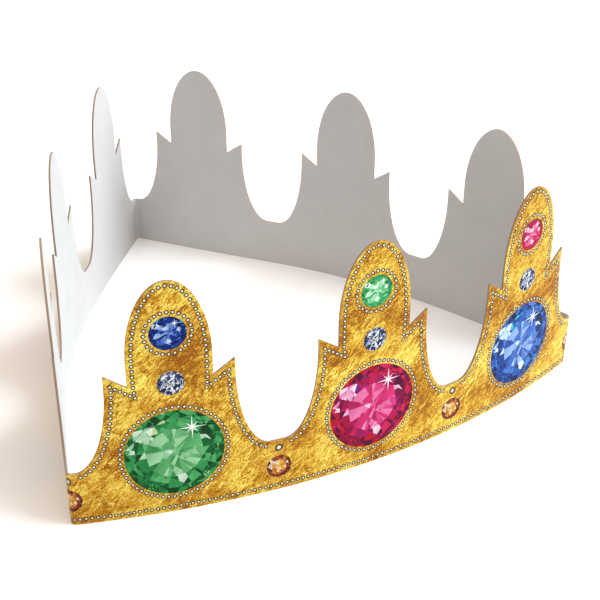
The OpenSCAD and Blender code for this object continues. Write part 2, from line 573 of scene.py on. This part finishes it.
def paint_card(bm):
    """Gives each face of the flat card its material and its place on the sheet."""
    uv = bm.loops.layers.uv.new(SHEET_UV)
    for face in bm.faces:
        facing = face.normal.y
        face.material_index = PRINTED if facing < -0.5 else PLAIN if facing > 0.5 else CUT_EDGE
        face.smooth = face.material_index != CUT_EDGE
        for loop in face.loops:
            along, behind, up = loop.vert.co
            if face.material_index == CUT_EDGE:
                loop[uv].uv = ((along + up) / UV_LENGTH, behind / UV_LENGTH)
            else:
                loop[uv].uv = (along / UV_LENGTH, up / UV_LENGTH)
    for edge in bm.edges:
        kinds = {face.material_index for face in edge.link_faces}
        edge.smooth = len(kinds) == 1


def flap_mesh(strip):
    """The glue flap, which lies behind the front panel's end."""
    card = strip.card
    end = strip.offsets[SEAM_PANEL] - card.fold
    low = card.flap_inset
    high = card.valley_z - card.flap_inset
    tip = end - card.flap_length
    bm = bmesh.new()
    add_outline(
        bm,
        [
            (end, low),
            (end, high),
            (tip + card.flap_slant, high),
            (tip, high - card.flap_slant),
            (tip, low + card.flap_slant),
            (tip + card.flap_slant, low),
        ],
    )
    divide(bm, strip.bend_lines())
    gap = 0.02 * MM
    thicken(bm, card.thickness + gap, 2 * card.thickness)
    paint_card(bm)
    for face in bm.faces:
        if face.material_index == PRINTED:
            face.material_index = PLAIN
    strip.bend(bm)
    return bm


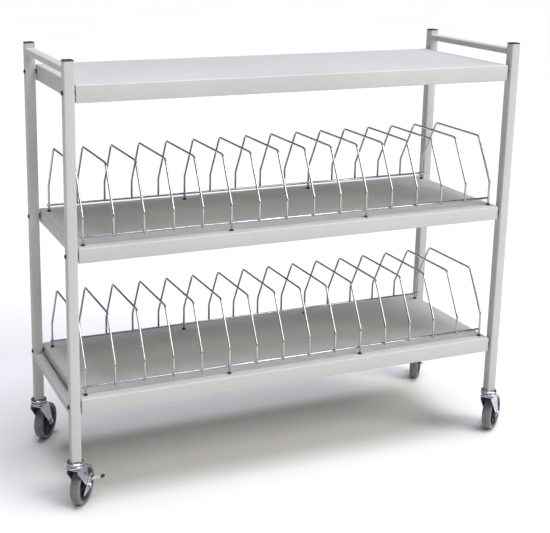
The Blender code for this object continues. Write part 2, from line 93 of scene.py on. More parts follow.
class Shader:
    """A Principled material with its node tree at hand."""

    def __init__(self, name, roughness, metallic=0.0, specular=0.5):
        self.mat = bpy.data.materials.new(name)
        self.mat.use_nodes = True
        self.nodes = self.mat.node_tree.nodes
        self.links = self.mat.node_tree.links
        self.shader = self.nodes["Principled BSDF"]
        self.shader.inputs["Roughness"].default_value = roughness
        self.shader.inputs["Metallic"].default_value = metallic
        self.shader.inputs["Specular IOR Level"].default_value = specular
        self.place = self.nodes.new("ShaderNodeTexCoord").outputs["Object"]

    def stretch(self, scale):
        """Object coordinates scaled along each axis."""
        node = self.nodes.new("ShaderNodeMapping")
        node.inputs["Scale"].default_value = scale
        self.links.new(self.place, node.inputs["Vector"])
        return node.outputs["Vector"]

    def noise(self, scale, detail=3.0, roughness=0.5, vector=None):
        """Noise in object coordinates."""
        node = self.nodes.new("ShaderNodeTexNoise")
        node.inputs["Scale"].default_value = scale
        node.inputs["Detail"].default_value = detail
        node.inputs["Roughness"].default_value = roughness
        self.links.new(vector or self.place, node.inputs["Vector"])
        return node.outputs["Fac"]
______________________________
◆ BRIEF: Repeat, without change, each line of the data above from the one that contains "The Blender code" through the final line, counting both.

◆ SOLUTION TO THE EXERCISE:
The Blender code for this object continues. Write part 2, from line 93 of scene.py on. More parts follow.
class Shader:
    """A Principled material with its node tree at hand."""

    def __init__(self, name, roughness, metallic=0.0, specular=0.5):
        self.mat = bpy.data.materials.new(name)
        self.mat.use_nodes = True
        self.nodes = self.mat.node_tree.nodes
        self.links = self.mat.node_tree.links
        self.shader = self.nodes["Principled BSDF"]
        self.shader.inputs["Roughness"].default_value = roughness
        self.shader.inputs["Metallic"].default_value = metallic
        self.shader.inputs["Specular IOR Level"].default_value = specular
        self.place = self.nodes.new("ShaderNodeTexCoord").outputs["Object"]

    def stretch(self, scale):
        """Object coordinates scaled along each axis."""
        node = self.nodes.new("ShaderNodeMapping")
        node.inputs["Scale"].default_value = scale
        self.links.new(self.place, node.inputs["Vector"])
        return node.outputs["Vector"]

    def noise(self, scale, detail=3.0, roughness=0.5, vector=None):
        """Noise in object coordinates."""
        node = self.nodes.new("ShaderNodeTexNoise")
        node.inputs["Scale"].default_value = scale
        node.inputs["Detail"].default_value = detail
        node.inputs["Roughness"].default_value = roughness
        self.links.new(vector or self.place, node.inputs["Vector"])
        return node.outputs["Fac"]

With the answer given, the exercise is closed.